The distinguished Southern food writer delivers a thoughtful memoir of his life and work.
“As a boy, all I knew was the good guys wore gray,” writes Georgia-born Edge. His mother, a bohemian intellectual with a wild streak (“Bravado was her calling, in much the same way that other mothers were good at needlepoint”), fed that notion, instructing him that defeat in the Civil War “connected our hometown to other failed and beautiful places,” not least of them ancient Rome. His father, meanwhile, was a diligent student of barbecue, using his job as a federal probation officer to travel the state looking for new “houses of smoke” to haunt, a clear gateway drug for his son, who writes fondly of a local spot where a bag of white bread was the centerpiece of every table and sweet tea arrived in “a tall plastic tumbler.” Edge would soon come to reject the good-guys-in-gray mythology, writing, “Hundreds of thousands of Lost Cause narratives fed the grand cultural lie the white South told itself about what went wrong. The lie my family told me. The lie I learned to tell myself.” His devotion to his terroir remained, however, and he fulfilled his interests in history, literature, and food by becoming the director of the Southern Foodways Alliance. That brought him into an ever-deepening appreciation for Black food traditions, and out of that grew the aim of sponsoring “honest conversations about slavery and its legacies” with food as an instrument of healing.

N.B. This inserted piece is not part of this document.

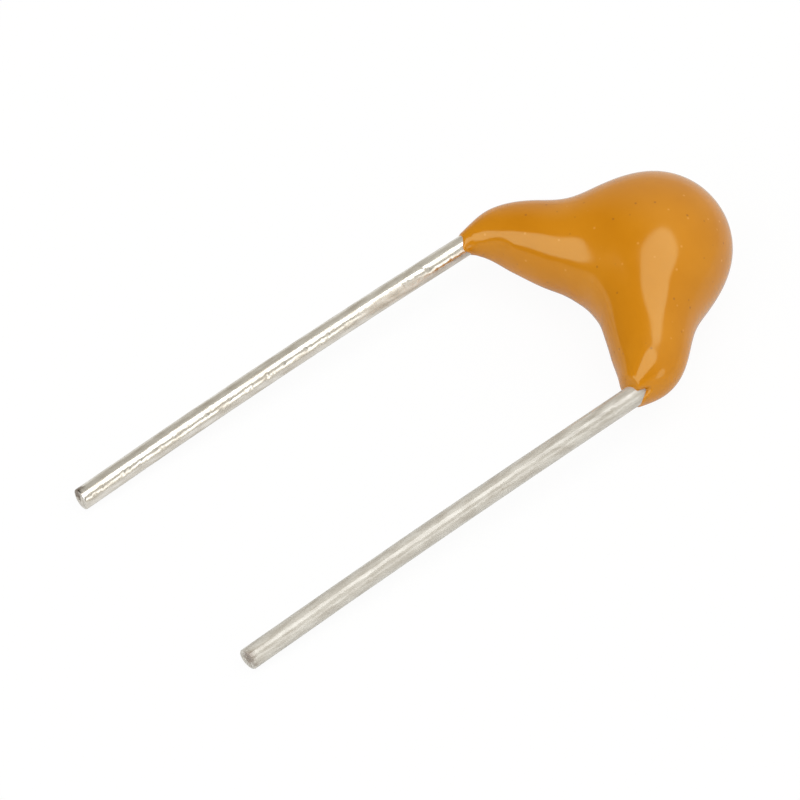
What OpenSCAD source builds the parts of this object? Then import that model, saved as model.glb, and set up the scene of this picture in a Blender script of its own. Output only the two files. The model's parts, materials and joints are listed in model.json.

Results didn’t quite work out as hoped: Edge found himself challenged by activists such as the Nigerian-born chef Tunde Wey, who told him, “You have endorsed and celebrated the appropriation of Black Southern food without consequence.” The denouement finds Edge recognizing the justice of that statement without self-pity and committing himself to “my ongoing reconstruction.”
An insightful consideration of food, race and racism, and sins historical and contemporary.